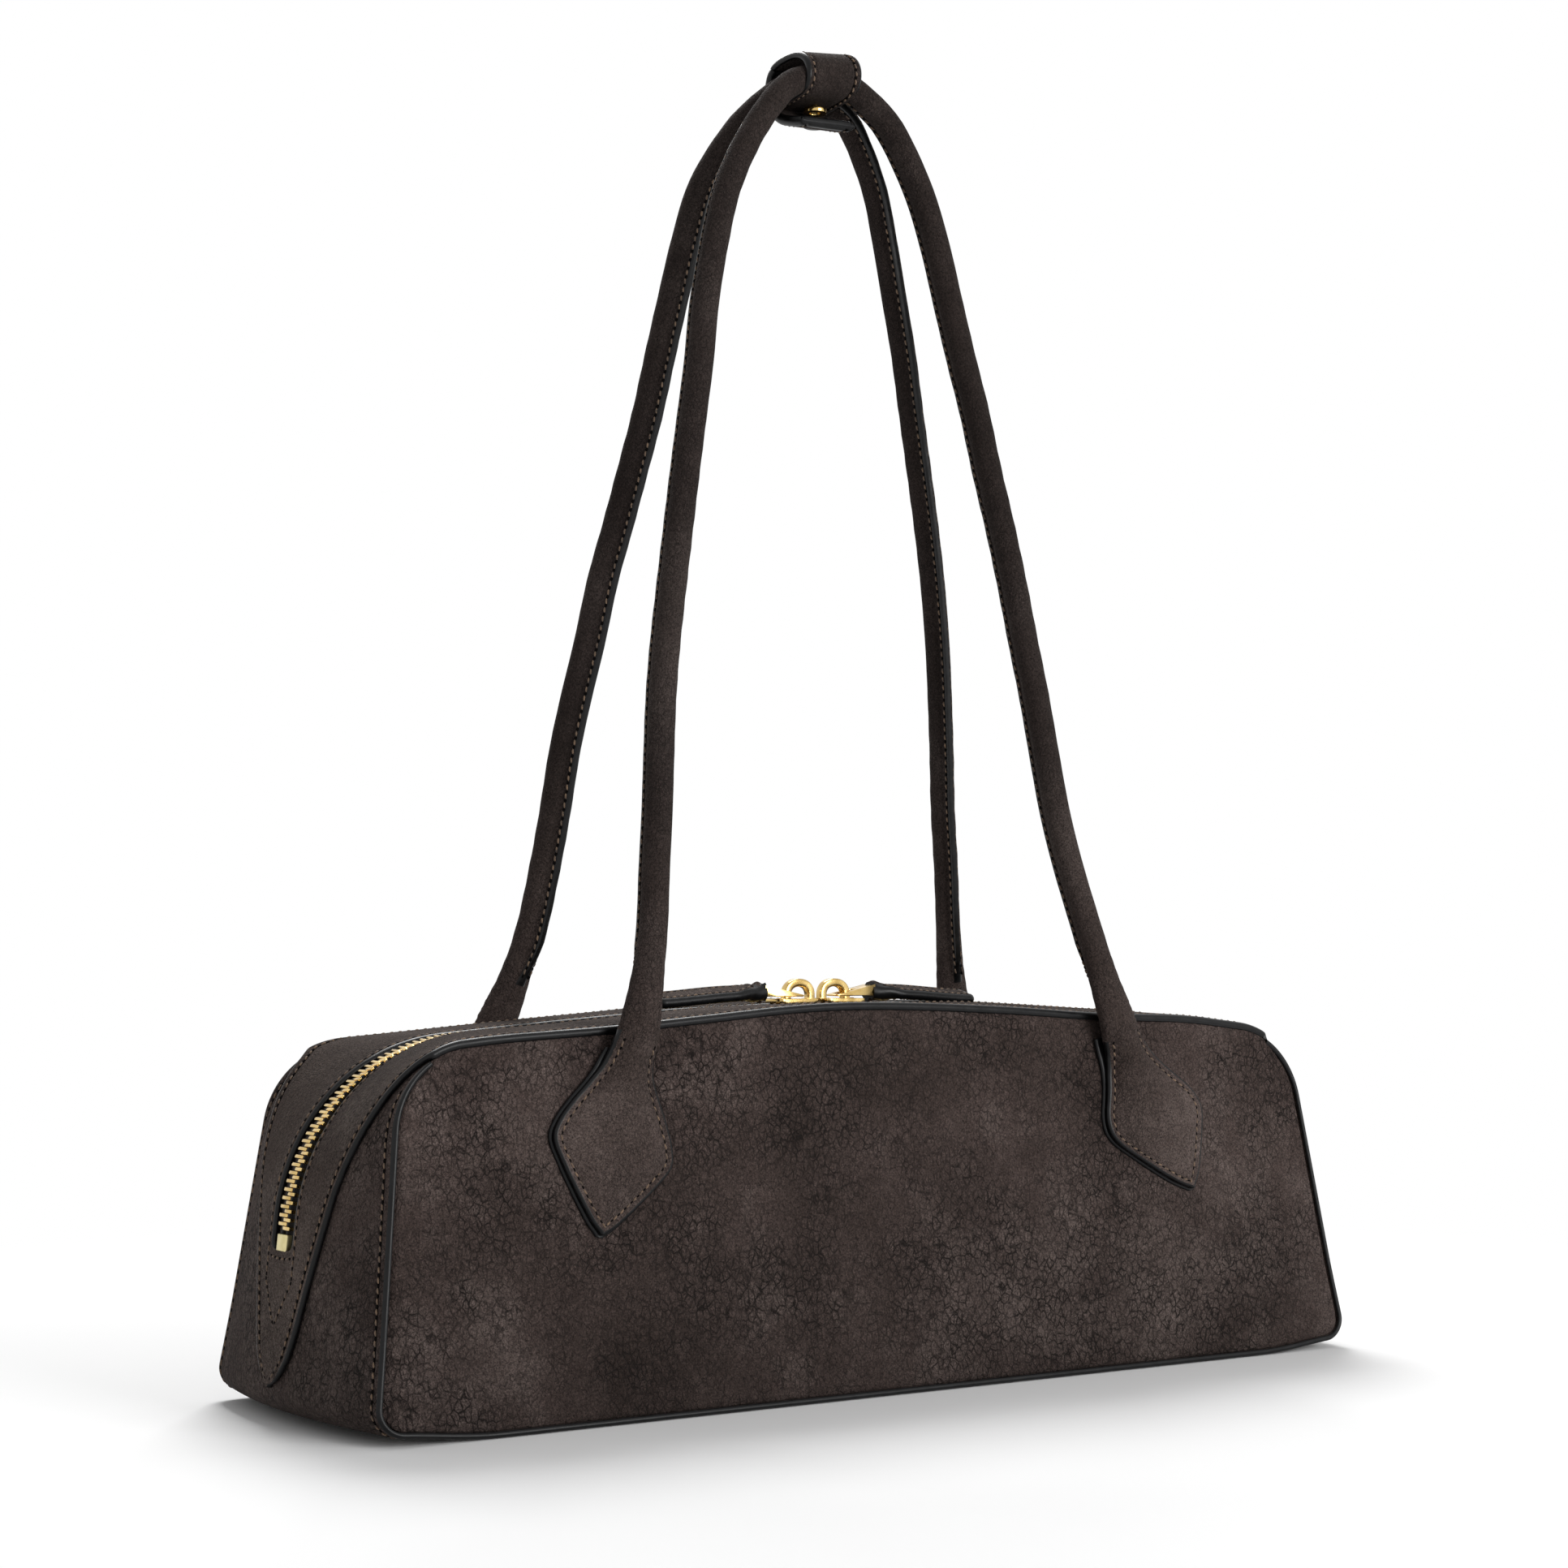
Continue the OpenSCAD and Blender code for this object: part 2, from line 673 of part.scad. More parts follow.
arm_gap = 0.4;
arm_inner = arch_depth / 2 + arm_gap;
link_half = arm_inner + link_arm;
block_length = link_length - arch_width / 2 - arm_gap * 3;
tongue_length = 4;
tongue_thickness = 0.8;
tongue_half = arm_inner - layer_gap;

module at_pin() {
  at_slider() translate([arch_rest_x, 0, pin_z]) children();
}

module link_side() {
  start = pin_radius - layer_gap / 4;
  polygon([[0, -start], [link_length, -pin_radius], [link_length, link_thick - pin_radius],
    [0, start]]);
}

module pull_link() {
  at_pin() union() {
    rotate([90, 0, 0]) cylinder(r = pin_radius, h = link_half * 2, center = true);
    for (side = [-1, 1]) translate([0, side * (link_half - link_arm / 2), 0])
      rotate([90, 0, 0]) linear_extrude(link_arm, center = true) link_side();
    intersection() {
      rotate([90, 0, 0]) linear_extrude(link_half * 2, center = true) link_side();
      translate([link_length - block_length, -link_half, -link_thick])
        cube([block_length, link_half * 2, link_thick * 3]);
    }
    translate([link_length - overrun, -tongue_half, pull_z - tongue_thickness / 2])
      cube([tongue_length + overrun, tongue_half * 2, tongue_thickness]);
  }
}

module right_pull_link() {
  color(gold) pull_link();
}

module left_pull_link() {
  color(gold) mirror([1, 0, 0]) pull_link();
}

// Leather pull: two layers sewn together, with the link's tongue between them at the neck.

pull_z = (link_thick - pin_radius * 2) / 2;
pull_angle = asin(pull_fall / pull_length);
neck_half = link_half;

module pull_outline() {
  round_end = pull_width / 2;
  shoulder = pull_width;
  union() {
    translate([pull_length - round_end, 0]) circle(r = round_end);
    translate([shoulder, -pull_width / 2]) square([pull_length - round_end - shoulder, pull_width]);
    polygon([[0, -neck_half], [shoulder, -pull_width / 2], [shoulder + overrun / 2, 0],
      [shoulder, pull_width / 2], [0, neck_half]]);
  }
}

module pull_tab() {
  at_pin() translate([link_length + layer_gap, 0, pull_z]) difference() {
    rotate([0, pull_angle, 0]) translate([0, 0, -pull_thickness / 2])
      linear_extrude(pull_thickness) pull_outline();
    translate([-overrun, -arm_inner - layer_gap, -tongue_thickness / 2 - layer_gap])
      cube([tongue_length + layer_gap + overrun, (arm_inner + layer_gap) * 2,
        tongue_thickness + layer_gap * 2]);
  }
}

module right_pull_tab() {
  color(leather) pull_tab();
}

module left_pull_tab() {
  color(leather) mirror([1, 0, 0]) pull_tab();
}

// Handles. The curve of one leg, from its foot to the top of the arch, as shares of the foot's
// half distance, of the lean from foot to top, and of the rise.

leg_shares = [[1, 1, 0], [0.93, 0.955, 0.045], [0.885, 0.84, 0.105], [0.81, 0.58, 0.28],
  [0.665, 0.31, 0.525], [0.495, 0.11, 0.77], [0.345, 0.045, 0.895], [0.19, 0.01, 0.968], [0.08, 0, 0.996]];
foot_y = -half_depth(handle_foot) - foot_stand;
handle_rise = handle_top - handle_foot;

function leg_point(share) = [share[0] * foot_half,
  mix(-rod_spacing_half, foot_y, share[1]), handle_foot + share[2] * handle_rise];

right_leg = [for (p = leg_shares) leg_point(p)];
left_leg = [for (i = [len(right_leg) - 1 : -1 : 0]) [-right_leg[i][0], right_leg[i][1], right_leg[i][2]]];
handle_points = concat(right_leg, [[0, -rod_spacing_half, handle_top]], left_leg);

// A smooth curve through points, by Catmull and Rom's rule.
function curve_point(p, i, t) = let (last = len(p) - 1,
    a = p[max(i - 1, 0)], b = p[i], c = p[i + 1], d = p[min(i + 2, last)])
  0.5 * (2 * b + (c - a) * t + (2 * a - 5 * b + 4 * c - d) * t * t
    + (3 * b - a - 3 * c + d) * t * t * t);
function smooth(p, per_span) = concat([for (i = [0 : len(p) - 2], k = [0 : per_span - 1])
  curve_point(p, i, k / per_span)], [p[len(p) - 1]]);
function unit(v) = v / norm(v);

handle_path = smooth(handle_points, rings_per_span);

// The frame of each ring: across the rod towards the other handle, and square to that.
function path_along(path, i) = unit(path[min(i + 1, len(path) - 1)] - path[max(i - 1, 0)]);
function path_inward(path, i) = let (t = path_along(path, i), y = [0, 1, 0]) unit(y - (y * t) * t);
function ring(path, i, section) = let (n = path_inward(path, i), b = cross(path_along(path, i), n))
  [for (q = section) path[i] + q[0] * n + q[1] * b];

// The rod's section: a circle with a lip on the side that faces the other handle.
rod_sides = 12;
lip_half = rod_radius * 0.3;
lip_fade = 12;
function rod_section(lip) = concat(
  [[rod_radius + lip, -lip_half], [rod_radius + lip, lip_half]],
  [for (k = [1 : rod_sides - 1]) let (a = 10 + (360 - 20) * k / rod_sides) rod_radius * [cos(a), sin(a)]]);
cord_radius = rod_radius - rod_wall - cord_gap;
function round_section(radius, sides) = [for (k = [0 : sides - 1]) radius * [cos(360 * k / sides), sin(360 * k / sides)]];

// The lip grows out of the rod above the panel and fades at the top, under the keeper.
lip_stand = 14;
lip_low = handle_foot + lip_stand;
keeper_half = keeper_width / 2;
function lip_at(p) = lip_reach * min(max((p[2] - lip_low) / lip_fade, 0), 1);

module tube(rings) {
  count = len(rings[0]);
  size = len(rings);
  faces = concat(
    [for (r = [0 : size - 2]) for (k = [0 : count - 1]) let (i = r * count, n = (k + 1) % count)
      each [[i + k, i + count + k, i + n], [i + n, i + count + k, i + count + n]]],
    [[for (k = [0 : count - 1]) k]],
    [[for (k = [count - 1 : -1 : 0]) (size - 1) * count + k]]);
  polyhedron([for (r = rings) each r], faces);
}

cord_start = 1;

// The rod's leather. Its feet are round, so that they turn on the tabs' necks.
module handle_leather() {
  last = len(handle_path) - 1;
  inner = round_section(rod_radius - rod_wall, 8);
  difference() {
    union() {
      tube([for (i = [0 : last]) ring(handle_path, i, rod_section(lip_at(handle_path[i])))]);
      for (end = [0, last]) translate(handle_path[end]) sphere(r = rod_radius, $fn = 20);
    }
    tube([for (i = [cord_start : last - cord_start]) ring(handle_path, i, inner)]);
  }
}

module handle_core() {
  last = len(handle_path) - 1;
  trimmed = [for (i = [cord_start : last - cord_start]) handle_path[i]];
  top = len(trimmed) - 1;
  first = mix(trimmed[0], trimmed[1], 0.1);
  final = mix(trimmed[top], trimmed[top - 1], 0.1);
  path = concat([first], [for (i = [1 : top - 1]) trimmed[i]], [final]);
  tube([for (i = [0 : top]) ring(path, i, round_section(cord_radius, 8))]);
}

module front_handle() {
  color(leather) handle_leather();
}

module back_handle() {
  color(leather) rotate([0, 0, 180]) handle_leather();
}

module front_handle_cord() {
  color(rope_white) handle_core();
}

module back_handle_cord() {
  color(rope_white) rotate([0, 0, 180]) handle_core();
}

// Tabs: a kite of two leathers on the panel below each foot. Shares of its length from the neck
// down, and of its half width.

kite_shares = [[0, 0.3], [0.12, 0.36], [0.25, 0.5], [0.38, 0.7], [0.48, 0.9], [0.53, 0.97],
  [0.57, 1], [0.61, 0.98], [0.65, 0.9], [0.95, 0.16], [0.98, 0.07], [1, 0]];

function kite(length, half) = concat([for (p = kite_shares) [p[1] * half, -p[0] * length]],
  [for (i = [len(kite_shares) - 2 : -1 : 0]) [-kite_shares[i][1] * half, -kite_shares[i][0] * length]]);

neck_drop = rod_radius + neck_gap;

// Puts a kite on the front plane under the right foot, with its neck just below the round foot.
module under_foot(low, thickness) {
  on_front_plane() translate([foot_half, up_plane(handle_foot), low]) rotate([0, 0, tab_lean])
    translate([0, -neck_drop, 0]) linear_extrude(thickness) children();
}

module kite_tab() {
  under_foot(backing_thickness + layer_gap * 2, tab_thickness) polygon(kite(tab_length, tab_half));
}

module kite_backing() {
  under_foot(layer_gap, backing_thickness) translate([0, -backing_margin])
    polygon(kite(tab_length, tab_half + backing_margin));
}

module front_right_tab() {
  color(leather) kite_tab();
}

module front_left_tab() {
  color(leather) mirror([1, 0, 0]) kite_tab();
}

module back_right_tab() {
  color(leather) mirror([0, 1, 0]) kite_tab();
}

module back_left_tab() {
  color(leather) rotate([0, 0, 180]) kite_tab();
}

module front_right_backing() {
  color(edge_paint) kite_backing();
}

module front_left_backing() {
  color(edge_paint) mirror([1, 0, 0]) kite_backing();
}

module back_right_backing() {
  color(edge_paint) mirror([0, 1, 0]) kite_backing();
}

module back_left_backing() {
  color(edge_paint) rotate([0, 0, 180]) kite_backing();
}

// Keeper. Its profile lies in the plane across the rods. The strap covers the top and the front
// and tucks back under the rods. The flap covers the back, passes under that tuck and snaps on.

loop_radius = rod_radius + keeper_gap + keeper_drop / 2;
loop_z = handle_top + keeper_gap - keeper_drop / 2;
outer_radius = loop_radius + keeper_thickness;
low_radius = outer_radius + snap_gap;
low_outer_radius = low_radius + keeper_thickness;
tuck_end = rod_spacing_half;
flap_split = rod_spacing_half + loop_radius / 4;
flap_tip = -rod_spacing_half;
keeper_joint_gap = 0.3;

// A run of round-ended shape: y across the rods, z up, swept along the rods.
module loop_shape(radius) {
  for (side = [-1, 1]) translate([side * rod_spacing_half, 0]) circle(r = radius);
  square([rod_spacing_half * 2, radius * 2], center = true);
}

// A window in the same plane.
module window(y_low, y_high, z_low, z_high) {
  translate([y_low, z_low]) square([y_high - y_low, z_high - z_low]);
}

module along_rods(width) {
  translate([0, 0, loop_z]) rotate([90, 0, 90]) linear_extrude(width, center = true) children();
}

far_out = low_outer_radius * 4;

module keeper_strap() {
  color(leather) difference() {
    along_rods(keeper_width) difference() {
      loop_shape(outer_radius);
      loop_shape(loop_radius);
      window(flap_split, far_out, 0, far_out);
      window(tuck_end, far_out, -far_out, keeper_joint_gap);
    }
    translate([0, 0, loop_z - far_out / 2]) cylinder(r = post_radius + layer_gap / 2, h = far_out / 2);
  }
}

// The flap's back wall swings out from the strap's level at the top to below the tuck.
module keeper_flap() {
  back_radius = (low_outer_radius + outer_radius) / 2;
  back_z = (low_outer_radius - outer_radius) / 2;
  color(leather) difference() {
    along_rods(keeper_width) difference() {
      union() {
        translate([rod_spacing_half, -back_z]) circle(r = back_radius);
        window(flap_tip, rod_spacing_half, -low_outer_radius, -low_radius);
      }
      translate([rod_spacing_half, -back_z]) circle(r = back_radius - keeper_thickness);
      window(-far_out, flap_split + keeper_joint_gap, 0, far_out);
      window(-far_out, rod_spacing_half, -low_radius, far_out);
    }
    translate([0, 0, loop_z - far_out / 2]) cylinder(r = post_radius + layer_gap / 2, h = far_out / 2);
  }
}

// Snap: a socket riveted under the tuck, a stud riveted on the flap, and the stud's outer cap.

tuck_under = loop_z - outer_radius;
flap_over = loop_z - low_radius;
flap_under = loop_z - low_outer_radius;
stud_height = snap_gap - snap_flange - layer_gap * 2;
socket_height = snap_gap - snap_flange - layer_gap * 2;

module snap_socket() {
  color(gold) union() {
    difference() {
      translate([0, 0, tuck_under - layer_gap / 2 - socket_height]) cylinder(r = snap_radius, h = socket_height);
      translate([0, 0, tuck_under - layer_gap / 2 - socket_height - overrun])
        cylinder(r = stud_radius + stud_clearance, h = overrun + socket_height - snap_flange);
    }
    translate([0, 0, tuck_under - layer_gap]) cylinder(r = post_radius, h = keeper_thickness);
  }
}

module snap_stud() {
  stud_top = flap_over + layer_gap / 2 + snap_flange + stud_height - snap_flange - layer_gap;
  color(gold) union() {
    translate([0, 0, flap_over + layer_gap / 2]) cylinder(r = snap_radius, h = snap_flange);
    translate([0, 0, flap_over + layer_gap / 2]) cylinder(r = stud_radius, h = stud_top - flap_over - layer_gap / 2);
  }
}

module snap_cap() {
  color(gold) union() {
    translate([0, 0, flap_under - layer_gap / 2 - snap_flange]) cylinder(r = snap_radius, h = snap_flange);
    translate([0, 0, flap_under - layer_gap]) cylinder(r = post_radius, h = keeper_thickness + layer_gap);
  }
}

front_panel();
back_panel();
gusset();
base_board();
lining();
left_strip_end();
right_strip_end();
front_strip();
back_strip();
left_zip_tape();
right_zip_tape();
front_zip_tape();
back_zip_tape();
left_zip_teeth();
right_zip_teeth();
front_zip_teeth();
back_zip_teeth();
left_end_stop();
right_end_stop();
left_slider();
right_slider();
left_pull_link();
right_pull_link();
left_pull_tab();
right_pull_tab();
front_left_tab();
front_right_tab();
back_left_tab();
back_right_tab();
front_left_backing();
front_right_backing();
back_left_backing();
back_right_backing();
front_handle();
back_handle();
front_handle_cord();
back_handle_cord();
keeper_strap();
keeper_flap();
snap_socket();
snap_stud();
snap_cap();
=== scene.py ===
import bpy
import math
import numpy as np
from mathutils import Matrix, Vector, kdtree


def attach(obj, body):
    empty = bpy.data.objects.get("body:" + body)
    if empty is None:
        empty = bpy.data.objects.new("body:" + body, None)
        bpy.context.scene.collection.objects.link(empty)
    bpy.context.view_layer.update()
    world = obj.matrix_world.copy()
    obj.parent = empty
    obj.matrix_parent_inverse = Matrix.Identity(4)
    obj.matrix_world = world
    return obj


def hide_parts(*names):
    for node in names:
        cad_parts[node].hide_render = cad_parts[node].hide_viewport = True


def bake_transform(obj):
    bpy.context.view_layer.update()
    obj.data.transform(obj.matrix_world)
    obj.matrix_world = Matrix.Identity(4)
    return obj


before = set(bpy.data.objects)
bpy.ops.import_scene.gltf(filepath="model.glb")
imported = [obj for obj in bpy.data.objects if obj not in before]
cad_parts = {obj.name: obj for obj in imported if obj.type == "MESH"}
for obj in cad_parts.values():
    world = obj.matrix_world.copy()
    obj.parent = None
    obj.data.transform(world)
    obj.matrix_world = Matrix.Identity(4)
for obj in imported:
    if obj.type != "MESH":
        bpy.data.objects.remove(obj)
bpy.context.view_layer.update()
mm = 0.001

# sizes in millimetres, as in the part's source
bag = {
    "baseLength": 381, "endRake": 13.6, "endBulge": 6.7, "baseDepth": 113.2, "topDepth": 84.4,
    "cornerHeight": 112, "edgeHeight": 120.9, "topDome": 0.8, "crownRadius": 1400,
    "edgeCorner": 27, "middleCorner": 62, "footRadius": 8,
}


# camera: place in millimetres, turn and rise in degrees
view = {"place": (-562.0, -805.1, 143.4), "turn": 34.3, "rise": 3.1, "lens": 66.8, "sensor": 36,
        "near": 0.05, "far": 60}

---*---

**WHAT IS BEING ASKED**
In the material above, locate the line containing "front_panel();" and the line containing "obj.parent = None". Transcribe exactly those two lines and every line between them, and nothing more.

**TASK OUTPUT**
front_panel();
back_panel();
gusset();
base_board();
lining();
left_strip_end();
right_strip_end();
front_strip();
back_strip();
left_zip_tape();
right_zip_tape();
front_zip_tape();
back_zip_tape();
left_zip_teeth();
right_zip_teeth();
front_zip_teeth();
back_zip_teeth();
left_end_stop();
right_end_stop();
left_slider();
right_slider();
left_pull_link();
right_pull_link();
left_pull_tab();
right_pull_tab();
front_left_tab();
front_right_tab();
back_left_tab();
back_right_tab();
front_left_backing();
front_right_backing();
back_left_backing();
back_right_backing();
front_handle();
back_handle();
front_handle_cord();
back_handle_cord();
keeper_strap();
keeper_flap();
snap_socket();
snap_stud();
snap_cap();
=== scene.py ===
import bpy
import math
import numpy as np
from mathutils import Matrix, Vector, kdtree


def attach(obj, body):
    empty = bpy.data.objects.get("body:" + body)
    if empty is None:
        empty = bpy.data.objects.new("body:" + body, None)
        bpy.context.scene.collection.objects.link(empty)
    bpy.context.view_layer.update()
    world = obj.matrix_world.copy()
    obj.parent = empty
    obj.matrix_parent_inverse = Matrix.Identity(4)
    obj.matrix_world = world
    return obj


def hide_parts(*names):
    for node in names:
        cad_parts[node].hide_render = cad_parts[node].hide_viewport = True


def bake_transform(obj):
    bpy.context.view_layer.update()
    obj.data.transform(obj.matrix_world)
    obj.matrix_world = Matrix.Identity(4)
    return obj


before = set(bpy.data.objects)
bpy.ops.import_scene.gltf(filepath="model.glb")
imported = [obj for obj in bpy.data.objects if obj not in before]
cad_parts = {obj.name: obj for obj in imported if obj.type == "MESH"}
for obj in cad_parts.values():
    world = obj.matrix_world.copy()
    obj.parent = None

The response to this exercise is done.